Source: The Tennessean
As the drivers found ways to spend three days watching rain, The King made some use of his extra time. He crafted makeshift heel pads for his boots from a Styrofoam cup. Petty burned his heels the previous Sunday as he pursued Cale all day at Bristol.
With that, Richard ... dismounted from the big, Petty-blue tractor cab, heading for the track's infield restaurant, the Caution Café, where the lunch menu offered country fried steak, turnip greens and cherry cobbler for only $2. Petty limped as he walked, favoring his right leg.

"Yep," he said, "burned my heel good up at Bristol, Tennessee last weekend. Engine exhaust through the floorboards. Nothin' I could do about it - it was like some cat was down there with a blowtorch, treatin' me to a blister. A lot of folks, they sort of think race drivers aren't athaletes, that the car does all the work. Now in a pro football game, the ball's in play for only about six or seven minutes, and there's two squads to split the time, offense and defense. A race driver's workin' for three or four hours with no time-outs, and his life is on the line every second. Oh, they get bunged up good, those ballplayers, but I don't believe they ever get a hotfoot like this un."

Then, while the rain still poured down on the blossoming dogwoods of northwest Georgia, Richard cut out a couple of pads from a Styrofoam coffee cup to protect his sore heel and sat back to await [Andy] Granatelli's arrival. If he winced at all while he waited, it was probably his heel talking. - Sports Illustrated
USAC Indy Car regular Gordon Johncock drew the top starting spot. Johncock piloted Hoss Ellington's Chevy with a one-time, unique sponsor: L'eggs panty hose. Bobby Isaac started second in Bud Moore's Ford. Jim Vandiver, Yarborough, and Benny Parsons rounded out the top five starters.
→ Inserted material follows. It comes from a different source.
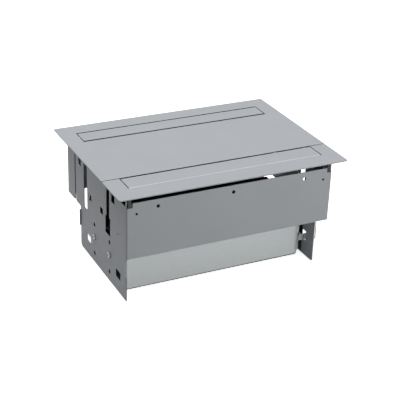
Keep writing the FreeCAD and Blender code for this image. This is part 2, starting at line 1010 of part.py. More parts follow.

Isaac, Yarborough, and Parsons were regular NASCAR competitors and consistently ran up front. Ellington's car was always quick even though its Atlanta driver had few NASCAR starts on his resume. Vandiver, however, wasn't neither a Cup regular or a consistently quick car. Yet he was included in the 17-driver group for the first drawing. His inclusion, along with a couple of others, likely added to DW's bitterness of having to sit at the kid's table for the second drawing. 

The driver with whom Waltrip swapped spots was Charles Barrett who was making his Cup debut. Barrett, a Georgia late model racer, started the race in a George Elliott-owned #09 Ford. A few years later, Elliott began fielding Fords with his sons, Bill, Ernie, and Dan.

When the race got underway on a rainless Sunday afternoon, Yarborough was the early lap bully. He seized the lead on lap one and pulled the field around the 1.5 mile oval for the next 40 laps. Pearson, Petty, and Isaac then took turns at the point before Cale returned to lead another 30 laps or so. 

Pearson began to tip the laps led ledger a bit more his way as he led a stretch of 43 of 50 laps as the race neared the one-third mark.

As Pearson and Yarborough jousted at the front, Petty hung around with plans to seize the lead again if the top two couldn't hang at the front. Instead, it was the 43's engine that left the party early. Petty puked a motor a few laps shy of halfway. His STP Dodge swapped ends, and he drilled the guardrail as former teammate Buddy Baker and Waltrip spun behind him. Petty nearly sailed over the fence and seemed headed for nearby McDonough, GA as Baker and Waltrip continued. 

With the King out of the picture, the Timmonsville Flash and Silver Fox continued to wage battle over the next 100 laps. For the most part, neither driver could hold the lead for more than a few laps before the other returned to the point. 

As the race entered its final triad, Yarborough's Chevrolet gained the upper hand. He overtook Pearson and returned to the lead with about 100 laps to go and stayed there for the next 40+ laps.

With just a bit more than 50 laps to go, however, Yarborough blew a hammy - in a manner of speaking. Smoke began to bellow from his car, and he faded from the front. Pearson once again reassumed the lead, and he cruised the remaining laps in his Wood Brothers Mercury to capture his 68th career victory. 

Isaac finished the day as he started it - in second place. Parsons finished third - a finish that paid big dividends as he eventually won the 1973 Winston Cup title. Baker recovered from the spin in Petty's wreck to finish fourth in his Harry Hyde-prepared Dodge. And despite all his late race woes, Yarborough still managed to hang around long enough to eke out a P5.

Other finishers of note:
  • After winning the season-opener at Riverside, the Atlanta race turned out to be Mark Donahue's final Cup start. He finished a less-than-memorable 30th after losing an engine. Sadly, he died two years later following an accident during a practice session for the Austrian Grand Prix.
  • The race was also the final Cup start for Pete Hamilton, the 1968 NASCAR Grand National Rookie of the Year. Hamilton won three races in 1970 - all in the #40 Petty Enterprises Plymouth Superbird - and his 125-mile qualifying race for the Daytona 500 in 1971 for long-time owner Cotton Owens. He continued to be involved in motorsports over the years - particularly with southern late model drivers.
  • Charles Barrett finished 18th in his Cup debut - right where he would have started had he not traded spots with Waltrip. 
Source: Atlanta Constitution
TMC

1 comment:

  1. I note that enroute to winning the 1973 NASCAR Winston Cup Rookie of the Year title over Darrell Waltrip, our much liked Richmond area driver Lennie Pond was not in the field that day - one of 5 events he missed in 1973 on the way to his triumph over DW.